▸ **Set exercise**: Each line that holds the word "record" should be returned.
.....
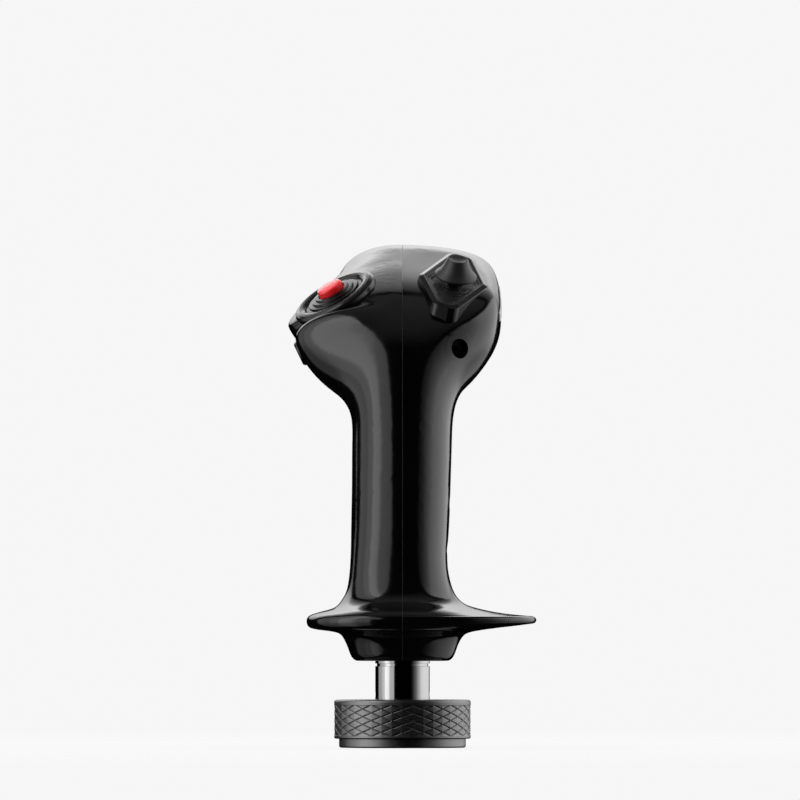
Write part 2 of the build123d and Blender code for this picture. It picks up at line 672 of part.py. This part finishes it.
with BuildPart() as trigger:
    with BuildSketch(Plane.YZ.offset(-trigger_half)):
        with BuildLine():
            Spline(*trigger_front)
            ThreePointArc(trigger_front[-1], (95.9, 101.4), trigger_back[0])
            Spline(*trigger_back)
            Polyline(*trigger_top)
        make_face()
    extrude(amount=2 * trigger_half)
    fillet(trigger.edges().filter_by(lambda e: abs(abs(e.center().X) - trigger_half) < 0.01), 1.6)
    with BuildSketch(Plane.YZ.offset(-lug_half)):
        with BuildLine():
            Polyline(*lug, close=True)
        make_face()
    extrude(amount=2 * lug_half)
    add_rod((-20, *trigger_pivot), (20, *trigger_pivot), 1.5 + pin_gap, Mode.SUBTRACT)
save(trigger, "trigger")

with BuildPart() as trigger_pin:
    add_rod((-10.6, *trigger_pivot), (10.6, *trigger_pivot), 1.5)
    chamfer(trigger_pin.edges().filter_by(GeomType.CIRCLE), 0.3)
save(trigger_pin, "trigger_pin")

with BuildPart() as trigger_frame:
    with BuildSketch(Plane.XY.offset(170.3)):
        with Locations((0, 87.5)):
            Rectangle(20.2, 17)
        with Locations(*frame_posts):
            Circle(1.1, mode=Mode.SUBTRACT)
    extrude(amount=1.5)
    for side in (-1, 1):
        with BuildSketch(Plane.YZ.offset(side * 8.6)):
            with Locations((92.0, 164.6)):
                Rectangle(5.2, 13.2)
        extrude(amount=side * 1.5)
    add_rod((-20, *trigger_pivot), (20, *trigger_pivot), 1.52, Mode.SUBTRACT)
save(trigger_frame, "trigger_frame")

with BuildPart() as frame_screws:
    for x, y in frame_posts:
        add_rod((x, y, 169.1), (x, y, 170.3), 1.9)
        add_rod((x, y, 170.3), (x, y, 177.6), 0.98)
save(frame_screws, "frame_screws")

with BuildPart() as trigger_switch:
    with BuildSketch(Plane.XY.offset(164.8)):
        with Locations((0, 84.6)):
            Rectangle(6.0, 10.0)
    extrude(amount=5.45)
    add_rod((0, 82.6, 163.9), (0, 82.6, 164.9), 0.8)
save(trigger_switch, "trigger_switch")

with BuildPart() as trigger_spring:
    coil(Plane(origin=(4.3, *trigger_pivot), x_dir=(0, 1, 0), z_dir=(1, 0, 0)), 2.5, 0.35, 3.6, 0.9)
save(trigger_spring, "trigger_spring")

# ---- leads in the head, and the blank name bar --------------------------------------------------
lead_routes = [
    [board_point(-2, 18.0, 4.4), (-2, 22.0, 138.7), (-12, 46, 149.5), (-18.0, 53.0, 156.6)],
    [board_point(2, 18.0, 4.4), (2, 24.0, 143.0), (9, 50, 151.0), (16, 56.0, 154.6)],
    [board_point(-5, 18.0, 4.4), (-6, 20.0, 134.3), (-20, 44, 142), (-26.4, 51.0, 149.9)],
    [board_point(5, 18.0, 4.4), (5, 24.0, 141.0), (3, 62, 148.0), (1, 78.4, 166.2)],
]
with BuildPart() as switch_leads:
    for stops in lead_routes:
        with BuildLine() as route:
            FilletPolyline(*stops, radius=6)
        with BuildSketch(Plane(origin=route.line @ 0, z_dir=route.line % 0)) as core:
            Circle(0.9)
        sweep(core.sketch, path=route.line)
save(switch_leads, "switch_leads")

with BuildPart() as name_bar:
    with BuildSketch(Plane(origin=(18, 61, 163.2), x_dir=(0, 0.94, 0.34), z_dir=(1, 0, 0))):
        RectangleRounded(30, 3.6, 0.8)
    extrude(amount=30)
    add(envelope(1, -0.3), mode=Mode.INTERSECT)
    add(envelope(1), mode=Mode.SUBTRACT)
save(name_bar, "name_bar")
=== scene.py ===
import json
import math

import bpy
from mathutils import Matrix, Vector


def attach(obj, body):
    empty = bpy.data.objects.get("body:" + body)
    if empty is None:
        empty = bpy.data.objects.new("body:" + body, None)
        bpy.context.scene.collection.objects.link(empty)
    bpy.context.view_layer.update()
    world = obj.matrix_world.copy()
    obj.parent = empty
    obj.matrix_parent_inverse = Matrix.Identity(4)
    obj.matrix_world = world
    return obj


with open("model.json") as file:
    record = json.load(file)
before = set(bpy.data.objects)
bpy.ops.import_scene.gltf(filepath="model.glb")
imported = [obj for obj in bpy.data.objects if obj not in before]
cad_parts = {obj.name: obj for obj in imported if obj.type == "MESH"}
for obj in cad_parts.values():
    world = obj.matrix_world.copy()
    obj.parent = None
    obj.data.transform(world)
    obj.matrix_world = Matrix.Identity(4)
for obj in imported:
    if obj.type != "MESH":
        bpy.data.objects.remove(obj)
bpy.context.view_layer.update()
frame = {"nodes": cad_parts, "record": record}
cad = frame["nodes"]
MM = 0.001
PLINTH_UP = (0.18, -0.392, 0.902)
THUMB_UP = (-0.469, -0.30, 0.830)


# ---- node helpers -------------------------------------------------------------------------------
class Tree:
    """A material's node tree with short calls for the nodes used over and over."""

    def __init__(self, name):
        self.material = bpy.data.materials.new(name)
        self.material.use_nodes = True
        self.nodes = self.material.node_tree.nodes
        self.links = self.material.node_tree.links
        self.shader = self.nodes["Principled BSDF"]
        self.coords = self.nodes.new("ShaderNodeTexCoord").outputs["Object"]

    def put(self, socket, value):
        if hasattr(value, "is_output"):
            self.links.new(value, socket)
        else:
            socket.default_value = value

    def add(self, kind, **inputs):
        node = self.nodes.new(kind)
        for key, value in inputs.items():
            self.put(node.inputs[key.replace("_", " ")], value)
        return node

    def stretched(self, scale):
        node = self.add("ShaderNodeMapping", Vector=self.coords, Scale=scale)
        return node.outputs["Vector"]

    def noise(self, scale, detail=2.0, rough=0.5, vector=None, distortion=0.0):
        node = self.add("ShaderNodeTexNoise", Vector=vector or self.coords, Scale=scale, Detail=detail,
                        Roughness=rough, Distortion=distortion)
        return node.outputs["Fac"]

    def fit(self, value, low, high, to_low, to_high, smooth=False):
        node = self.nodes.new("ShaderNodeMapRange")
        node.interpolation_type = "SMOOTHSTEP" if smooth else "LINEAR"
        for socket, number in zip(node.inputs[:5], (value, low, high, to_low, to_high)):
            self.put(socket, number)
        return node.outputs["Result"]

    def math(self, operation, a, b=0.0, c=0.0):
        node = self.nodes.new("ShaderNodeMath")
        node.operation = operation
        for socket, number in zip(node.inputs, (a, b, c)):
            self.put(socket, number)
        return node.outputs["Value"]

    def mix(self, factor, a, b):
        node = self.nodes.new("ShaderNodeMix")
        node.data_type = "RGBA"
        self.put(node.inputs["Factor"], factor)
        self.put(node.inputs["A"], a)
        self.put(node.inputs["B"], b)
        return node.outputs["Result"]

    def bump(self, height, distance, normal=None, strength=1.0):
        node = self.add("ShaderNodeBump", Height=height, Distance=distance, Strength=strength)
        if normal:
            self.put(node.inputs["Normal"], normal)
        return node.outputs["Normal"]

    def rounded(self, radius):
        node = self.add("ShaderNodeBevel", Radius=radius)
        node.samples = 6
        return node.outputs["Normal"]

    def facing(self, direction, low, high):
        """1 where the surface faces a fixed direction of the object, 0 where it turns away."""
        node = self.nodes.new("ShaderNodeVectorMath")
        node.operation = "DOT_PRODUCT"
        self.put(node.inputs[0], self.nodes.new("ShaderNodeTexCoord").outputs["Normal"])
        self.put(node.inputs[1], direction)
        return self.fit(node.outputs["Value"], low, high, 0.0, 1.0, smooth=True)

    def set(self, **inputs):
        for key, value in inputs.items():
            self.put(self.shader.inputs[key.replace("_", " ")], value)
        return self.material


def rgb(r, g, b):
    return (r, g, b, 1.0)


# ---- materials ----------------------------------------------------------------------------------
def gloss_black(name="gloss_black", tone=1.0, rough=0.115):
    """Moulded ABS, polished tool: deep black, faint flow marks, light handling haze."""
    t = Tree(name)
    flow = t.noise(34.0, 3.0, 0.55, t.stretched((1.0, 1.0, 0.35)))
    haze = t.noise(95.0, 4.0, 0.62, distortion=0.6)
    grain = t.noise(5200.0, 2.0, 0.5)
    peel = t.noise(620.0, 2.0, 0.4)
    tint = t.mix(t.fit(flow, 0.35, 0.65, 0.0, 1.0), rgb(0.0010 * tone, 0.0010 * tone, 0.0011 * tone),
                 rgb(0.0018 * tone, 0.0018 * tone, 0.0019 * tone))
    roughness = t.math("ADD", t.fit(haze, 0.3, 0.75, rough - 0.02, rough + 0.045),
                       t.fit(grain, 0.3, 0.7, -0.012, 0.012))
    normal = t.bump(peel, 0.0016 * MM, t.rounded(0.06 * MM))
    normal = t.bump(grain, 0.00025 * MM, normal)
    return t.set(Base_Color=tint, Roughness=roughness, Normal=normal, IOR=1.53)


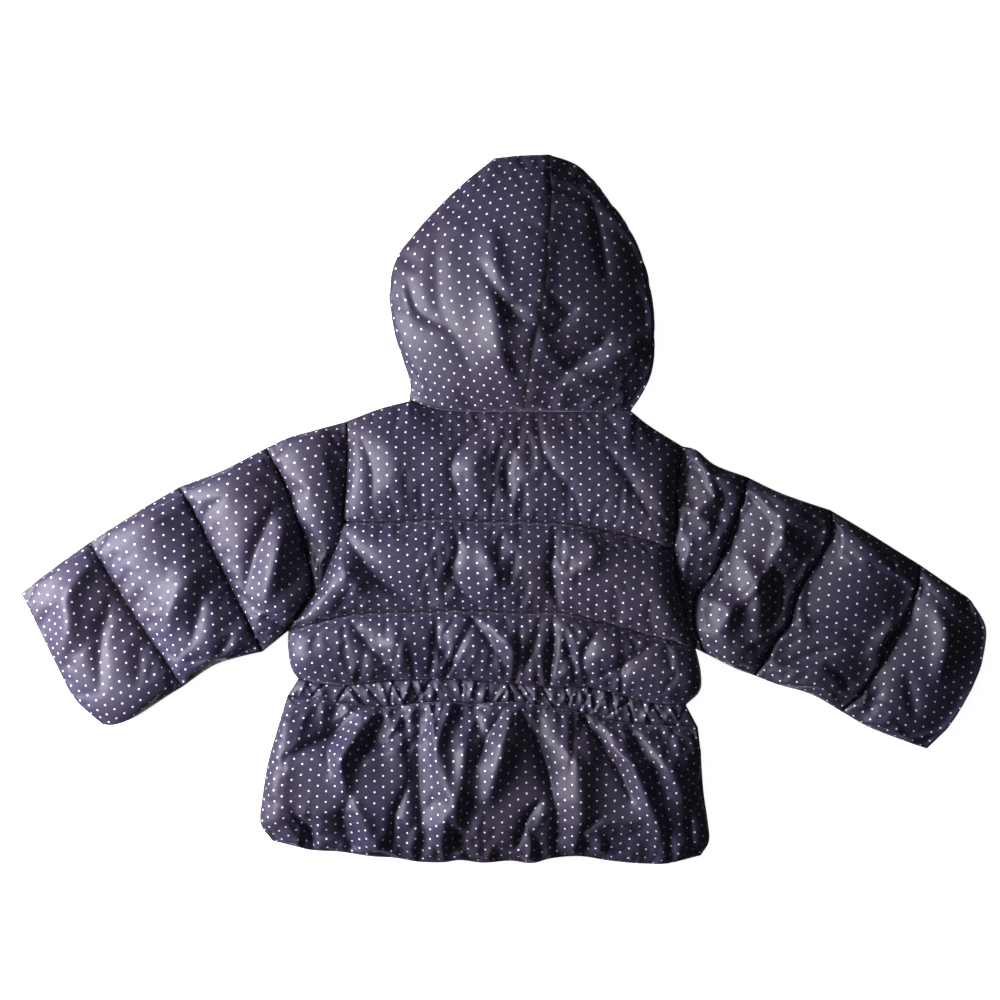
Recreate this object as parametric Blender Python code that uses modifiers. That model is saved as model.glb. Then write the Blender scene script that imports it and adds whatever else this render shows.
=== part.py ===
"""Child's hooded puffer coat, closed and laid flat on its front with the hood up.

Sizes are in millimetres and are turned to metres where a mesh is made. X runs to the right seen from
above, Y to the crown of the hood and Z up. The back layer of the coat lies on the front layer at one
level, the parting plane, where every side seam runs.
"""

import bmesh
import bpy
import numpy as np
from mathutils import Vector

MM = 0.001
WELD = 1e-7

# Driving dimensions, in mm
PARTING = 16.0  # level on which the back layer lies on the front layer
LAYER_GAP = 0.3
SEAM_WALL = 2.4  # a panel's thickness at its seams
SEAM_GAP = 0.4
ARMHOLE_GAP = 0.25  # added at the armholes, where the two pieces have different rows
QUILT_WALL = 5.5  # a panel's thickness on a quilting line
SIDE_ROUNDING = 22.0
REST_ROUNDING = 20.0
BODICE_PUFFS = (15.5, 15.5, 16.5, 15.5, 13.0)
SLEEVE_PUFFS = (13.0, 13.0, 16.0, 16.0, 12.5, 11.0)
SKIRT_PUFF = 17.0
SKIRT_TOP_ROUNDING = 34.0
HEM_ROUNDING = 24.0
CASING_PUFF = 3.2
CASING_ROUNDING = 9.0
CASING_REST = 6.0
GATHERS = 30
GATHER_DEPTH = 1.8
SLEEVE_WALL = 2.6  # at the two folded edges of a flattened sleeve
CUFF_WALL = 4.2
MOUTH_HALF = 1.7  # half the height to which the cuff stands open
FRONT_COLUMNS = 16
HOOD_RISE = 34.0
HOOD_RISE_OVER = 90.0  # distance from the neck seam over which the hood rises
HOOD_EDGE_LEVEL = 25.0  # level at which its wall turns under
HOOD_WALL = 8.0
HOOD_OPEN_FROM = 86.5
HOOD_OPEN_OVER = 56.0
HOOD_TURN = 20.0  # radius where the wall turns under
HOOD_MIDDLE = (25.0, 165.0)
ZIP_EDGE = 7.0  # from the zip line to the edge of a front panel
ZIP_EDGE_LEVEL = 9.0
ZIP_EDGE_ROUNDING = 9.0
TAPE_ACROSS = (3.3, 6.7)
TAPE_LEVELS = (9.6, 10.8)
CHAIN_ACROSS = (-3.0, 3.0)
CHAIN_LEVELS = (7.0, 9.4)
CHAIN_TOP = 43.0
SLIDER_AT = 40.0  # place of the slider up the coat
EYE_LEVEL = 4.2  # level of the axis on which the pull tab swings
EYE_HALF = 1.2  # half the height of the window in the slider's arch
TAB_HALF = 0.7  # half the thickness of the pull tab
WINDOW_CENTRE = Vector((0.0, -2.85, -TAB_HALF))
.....
▸ **Task answer**:
    record = json.load(file)
frame = {"nodes": cad_parts, "record": record}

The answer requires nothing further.